Well NO WONDER no one was buying betamax porn! Once you've seen volumes 1 - 5, "Meatspin: Volume 6" just isn't worth $49.95.

Comment Re:The cat and mouse game. (Score 1) 68

The only item to fix was the version of the web server was just one behind current. The changelog indicated that it was to fix a vulnerability on a different platform, so it was completely unrelated to us...

After opening the firewall to them, and changing the version number on the web server (there were reasons we couldn't do the trivial upgrade), we passed with flying colors.

        For them, they were interested in the version numbers handed off by the server, not what they actually were. For example, if it was Apache, we could have it report Apache version 9.9.9, and that would have made us pass on that part without fail for years.
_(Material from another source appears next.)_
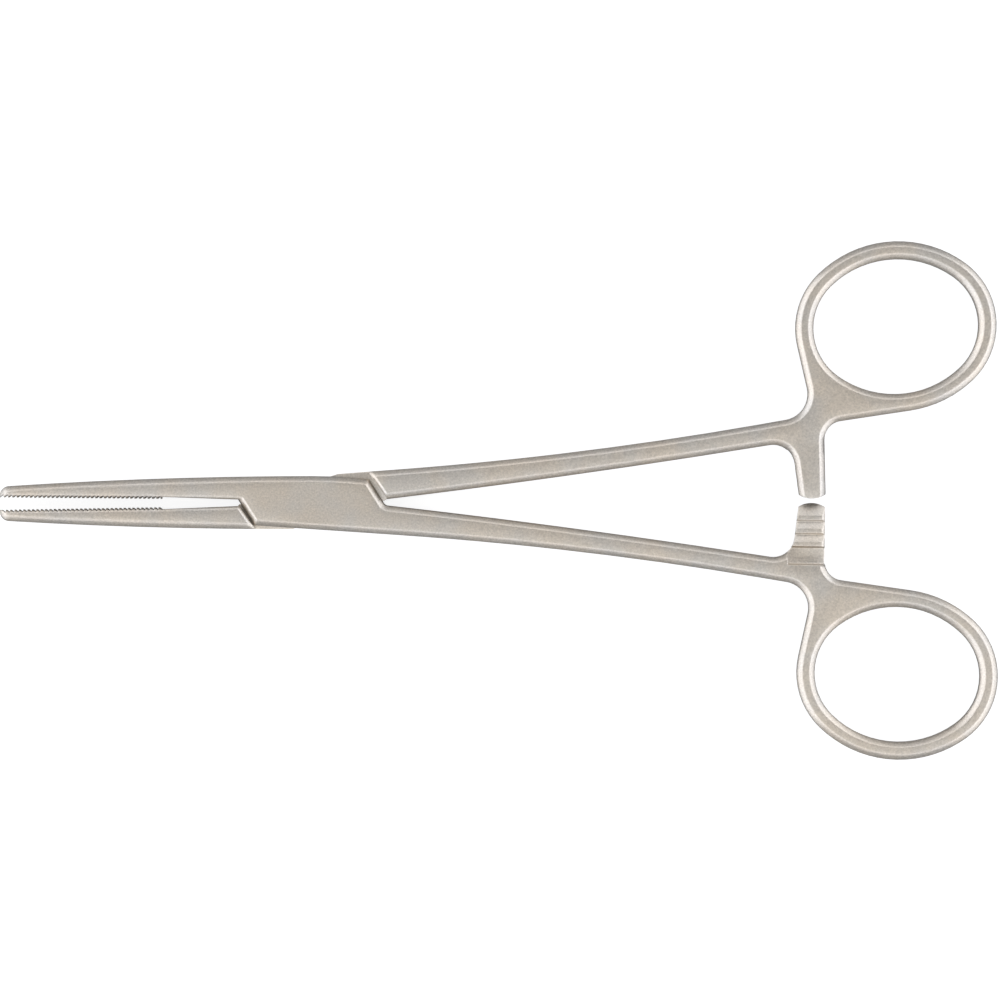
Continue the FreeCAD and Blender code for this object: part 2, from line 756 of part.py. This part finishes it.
pocket(tongue_half, "PinHole", pin_hole)
ratchet(tongue_half)
grip(tongue_half, s.serration_pitch * HALF)

# Rivet

pivot_pin = doc.addObject("PartDesign::Body", "pivot_pin")
turned = pivot_pin.newObject("PartDesign::Revolution", "Rivet")
turned.Profile = outline(pivot_pin, "RivetSection", "XZ_Plane", rivet_section)
turned.ReferenceAxis = (turned.Profile[0], ["V_Axis"])
doc.recompute()

# Placing: the halves are opened by the rest angle, and the tongue half is turned over

def place(body, axis, angle):
    """Lift a body off the resting plane and turn it, tied to the sheet."""
    x, y, z = axis
    turn = FreeCAD.Rotation(Vector(x.value, y.value, z.value), angle.value)
    body.Placement = FreeCAD.Placement(Vector(0, 0, half_lock.value), turn)
    body.setExpression("Placement.Base.z", half_lock.text)
    body.setExpression("Placement.Rotation.Angle", angle.text)
    for name, number in (("x", x), ("y", y), ("z", z)):
        body.setExpression("Placement.Rotation.Axis." + name, number.text)


flat = s.rest_angle * 0
upright = flat + 1
place(box_half, (flat, flat, upright), -s.rest_angle)
place(pivot_pin, (flat, flat, upright), -s.rest_angle)
half_turn = s.rest_angle * HALF
place(tongue_half, (cosine(half_turn), sine(half_turn), flat), flat + STRAIGHT)
doc.recompute()

# Check everything, then write one file for each piece

for item in doc.Objects:
    if "Invalid" in item.State or "Error" in item.State:
        raise RuntimeError(item.Name + " failed: " + str(item.State))
pieces = (box_half, tongue_half, pivot_pin)
for body in pieces:
    if body.Shape.isNull() or not body.Shape.isValid() or len(body.Shape.Solids) != 1:
        raise RuntimeError(body.Label + " is not one sound solid")
for body in pieces:
    body.Shape.exportStep("parts/" + body.Label + ".step")
    box = body.Shape.BoundBox
    print(body.Label, round(body.Shape.Volume, 2), "mm3, x", round(box.XMin, 2), round(box.XMax, 2),
          "y", round(box.YMin, 2), round(box.YMax, 2), "z", round(box.ZMin, 3), round(box.ZMax, 3))
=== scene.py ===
import math

import bmesh
import bpy
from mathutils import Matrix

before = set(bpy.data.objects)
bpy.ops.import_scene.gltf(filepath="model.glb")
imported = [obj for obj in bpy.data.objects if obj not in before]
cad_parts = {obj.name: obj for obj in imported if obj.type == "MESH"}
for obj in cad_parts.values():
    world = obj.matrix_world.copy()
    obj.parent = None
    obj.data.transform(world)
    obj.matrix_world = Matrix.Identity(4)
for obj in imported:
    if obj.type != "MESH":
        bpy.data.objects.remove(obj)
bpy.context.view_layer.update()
print("frame loaded:", ", ".join(sorted(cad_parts)))

millimetre = 0.001
white = (1, 1, 1, 1)


def linear(hexColour):
    # sRGB hex to the linear colour that the shader takes
    values = [int(hexColour[i:i + 2], 16) / 255 for i in (1, 3, 5)]
    turned = [v / 12.92 if v <= 0.04045 else ((v + 0.055) / 1.055) ** 2.4 for v in values]
    return (*turned, 1.0)


def perMetre(size):
    # texture scale that makes one feature as large as size, in mm
    return 1 / (size * millimetre)


def addNode(tree, kind, settings=None, inputs=None):
    # a node with its settings; an input is either a plain value or another node's socket
    node = tree.nodes.new(kind)
    for name, value in (settings or {}).items():
        setattr(node, name, value)
    for name, value in (inputs or {}).items():
        if isinstance(value, bpy.types.NodeSocket):
            tree.links.new(value, node.inputs[name])
        else:
            node.inputs[name].default_value = value
    return node


def newMaterial(name):
    material = bpy.data.materials.new(name)
    material.use_nodes = True
    material.node_tree.nodes.clear()
    return material, material.node_tree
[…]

For anyone who isn't familiar with this stuff, there are reasons beyond those stated by the OP that make this "apache version number must be current" policy moronic.

There are the obvious, stated ones:
  1. You can just change the version number apache reports
  2. The latest version may not fix anything meaningful
  3. The latest version may actually introduce problems

Another, less obvious reason this is stupid:
  4. Distributions like Debian and Redhat release a single version of apache, and then continue to use it for months or years, backporting security patches ASAP. So your version number may *say* you're 12 months behind on patches, but in reality, you're only 12 months behind on functional changes; you've basically got all the bleeding-edge security patches, assuming you're keeping current with the distro-provided packages.

And of course, if you build from source, you may be doing the exact same sort of backporting yourself.

Comment Re:Sure the MPAA wasn't worried about piracy? (Score 1) 344

You can't video tape a 3D movie from your seat

I wonder, could you? If you broke the polarizing glasses they give you in two, and put one lens over each of two cameras, mounted a specific distance apart?

I suppose maybe the result might be too lossy to achieve a workable 3d effect. And of course, projecting the resulting recordings would have its own challenges.